Summary:
Social Outcast By Choice Kayla is the type of girl that "doesn't care" what everyone thinks of her, and wears that attitude on her untrendy sleeve. She works so hard at being not-cool that she has one friend in her whole school, and even Nicole is pulling away. Nicole has gotten control of her horrible acne and is dressing more on trend, and even started dating Ben, the boy that Kayla's crazy about (unknowingly, of course, because Kayla can't be bothered to share the fact with her best and only friend). On Kayla's sixteenth birthday, her workaholic event planner mother throws her a bubblegum-and-rainbows style sweet sixteen party (something she'd been begging NOT to have for weeks), only to fill the guest list with clients and people Kayla hardly knows.
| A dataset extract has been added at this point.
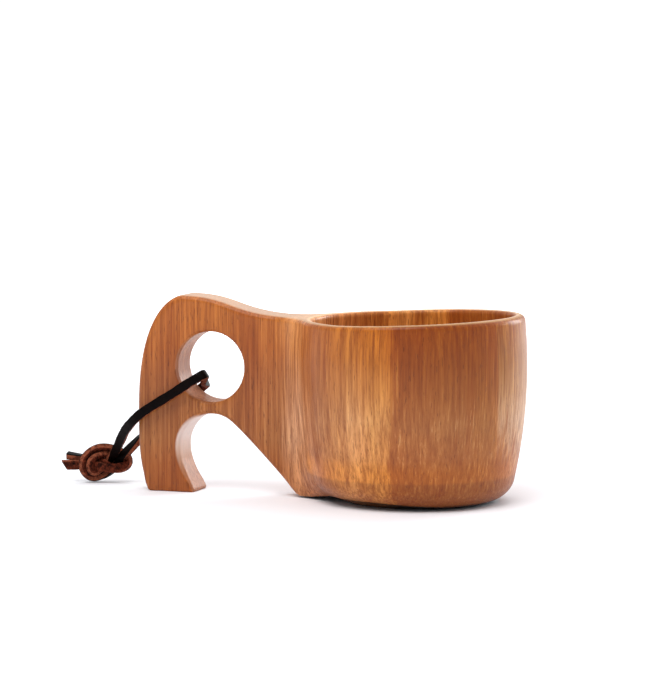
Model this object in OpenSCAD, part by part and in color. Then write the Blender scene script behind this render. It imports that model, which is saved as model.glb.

When in comes time for the cake, Kayla wishes for her birthday wish to come true because "they never freakin' do!" Over the next two weeks, Kayla has to fight off past birthday wishes like a lifetime supply of gumballs, a real-live My Little Pony, and huge boobs, among other things. She realizes quickly that things could go horribly wrong quickly, too, when she remembers that last year her wish was to kiss Ben. She'll do anything she can to stop that from happening, so she doesn't lose her only friend left.
Thoughts:
Kayla has a completely absent father (left them for Italy years ago) and a mother who's never there. But she also has a serious attitude problem, and is so wrapped up in not being a sheep that just goes with the crowd that she's turned herself into a person that no one WANTS to like. She's snide, and she's a little bit rude, and she's entitled. I didn't like the girl for most of the book, and was reveling in her getting what she deserved by having to deal with all the ridiculousness brought on her by the silly wishes. I didn't like antagonistic Janae, the most popular girl in school, any more than I liked Kayla, but when writing a book, I would think the idea should be that your readers root for your protagonist. I simply couldn't care. The book was a mere 284 pages, but it felt like I was slogging through the first two hundred or so. I just didn't care, and nothing that bratty Kayla came out with in pursuit of fixing her imploding life was making me feel anything but annoyance at the girl. She didn't even have more than a five-minute-long conversation with her best friend until the last twenty pages or so and by that point, so much damage had been done that Kayla had to fight to get Nicole to even look at her, let alone speak to her. I'd been looking forward to reading this since the day I spotted it in the bookstore, but it was completely not worth my months-long wait to get it into my hands. Not worth it at all.
Book 10 of 50
Pages: 284
Genre: teenlit, with not much else.
Grade: C-
Would I Recommend?: Only if you're really into stupid teenagers being their entitled selves. Don't bother otherwise.